The first chapter discusses how Adam Smith articulated how one person is able to
maintain a stable identity and is able to connect with another through imaginative
comparison. The chapter establishes the trajectory of sympathy as the gap moves from
smallest to unbridgeable, through comparison, sympathy and the failure of sympathy. In a
series of case studies, Chapters Two through Five test out Smith’s theories in literary works;
they examine the trajectory of transatlantic sympathy, where the gap moves from rhetorically
being small to gaping, and moves generically from documentary forms to fiction.
Chapter Two uses emigration guides written by British emigrants, who, because of
their emigrant status, write from both an American and British perspective. The guides,
because of their promotional intent, tend to underplay the gap of sympathy. Although they
could be read as documentary and objective, the guides evidence ideological and rhetorical
similarities to transatlantic fiction and thus serve as an entrance into the themes and stylistics
one tends to associate with literary genres.
Chapter Three examines the transatlantic correspondence of the Kerr family. As the
Kerr family corresponds transatlantically (separated in space by the Atlantic and in time by
more than 50 years), the issue of space becomes paramount to understanding the
correspondence as well as if sympathy works in this generic register. Generically, the
transatlantic letter is meant to provide virtual presence amid long stretches of absence; it also
becomes an analogue for the absent other and the means by which the family may continue to
be imagined across the gap of sympathy.
Chapter Four examines Susanna Rowson’s transatlantic works, particularly Charlotte
Temple, Slaves in Algiers, and Reuben and Rachel. Rowson’s own emigrant experience
provides an entrée to the pain of transcultural sympathy that we see most clearly in Reuben
and Rachel. Throughout her works Rowson also advocates a sympathy that is active and
moral, rather than emotionally vacuous. Reuben and Rachel illustrates the gap of sympathy
being bridged most effectively in cross-cultural adaptations and yet finally settles for a
sympathy that must acknowledge separation and difference as well.
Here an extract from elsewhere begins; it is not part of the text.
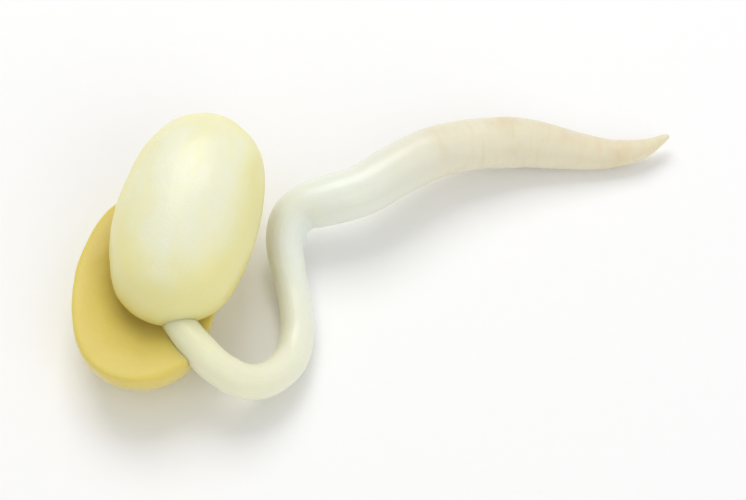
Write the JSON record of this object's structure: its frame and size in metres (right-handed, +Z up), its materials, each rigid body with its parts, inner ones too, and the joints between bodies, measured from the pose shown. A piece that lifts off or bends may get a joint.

Chapter Five explores the failures of sympathy and sociability present in Charles
Brockden Brown’s gothic novels, Wieland and Edgar Huntly. Characters’ frontier locations
and claustrophobic versions of sociability, as well generically, the gothic turn and failure of
epistolary exchange, signals the moral ambiguity connected with becoming ‘this new man’ of
America. Brown’s epistolary fiction briefly considered offers another generic attempt to
examine how the gap of sympathy may be bridged and extend beyond the confines of the
family.
The Afterword points to the total breakdown of sympathy as a turn inward and away
from sociability, where the self becomes frantic and frenetic (as evidenced by Crèvecoeur’s
Letters from an American Farmer); it points to some useful applications to the gap of
sympathy for transatlantic literary studies.